The fact that the PKK is using violence in the pursuit of goals similar to those demanded by the EU has enabled the Turkish authorities to “securitize” the Kurdish issue and delay lifting restrictions on the expression of a Kurdish identity on the grounds that doing so would be making “concessions to terrorism.” Indeed, the increase in racist anti-Kurdish sentiments in recent months would have made it very difficult for the government to ease restrictions even if it had the political will (see EDM, October 29).

However, the same argument cannot be applied to the cultural rights of Turkey’s non-Muslim minorities. The forthcoming European Commission’s Progress Report will complain that there has been no progress in protecting the cultural rights or lives of Turkey’s non-Muslim minorities. It details the continuing obstacles they face in terms of acquiring property, opening places of worship, education, and the training of clergy.

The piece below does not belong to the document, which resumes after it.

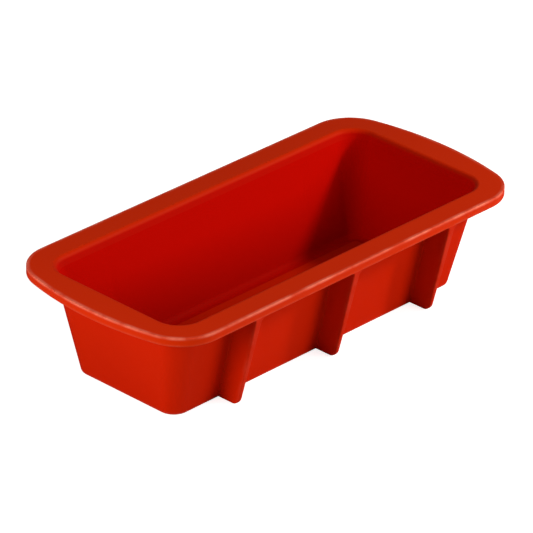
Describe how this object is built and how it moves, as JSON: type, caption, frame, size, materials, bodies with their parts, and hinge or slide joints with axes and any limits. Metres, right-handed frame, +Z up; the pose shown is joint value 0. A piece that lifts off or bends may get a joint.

Although it has been vociferous in its support for the right of Muslims to express their religious identity – most notable in its opposition to the current ban on headscarfed women attending university or working in the civil service – the AKP has been less outspoken in defense of the rights of non-Muslims. In September 2007 Yusuf Kaplan, a columnist for the daily newspaper Yeni Safak, which is very close to the AKP and is owned by the father-in-law of one of Prime Minister Recep Tayyip Erdogan’s sons, told his readers that Muslims could never be friends with Jews and claimed that Jews were working to undermine Islam in Turkey (Yeni Safak, September 4). More recently, Mustafa Özbayrak, an AKP member of parliament, reacted angrily to a ruling by the European Court of Human Rights calling for an end to the religious discrimination against Turkey’s substantial Alevi Minority (see EDM, October 12) by asking: “What do they want? Next they’ll be asking us to grant rights to Satanists” (Radikal, Milliyet, November 2).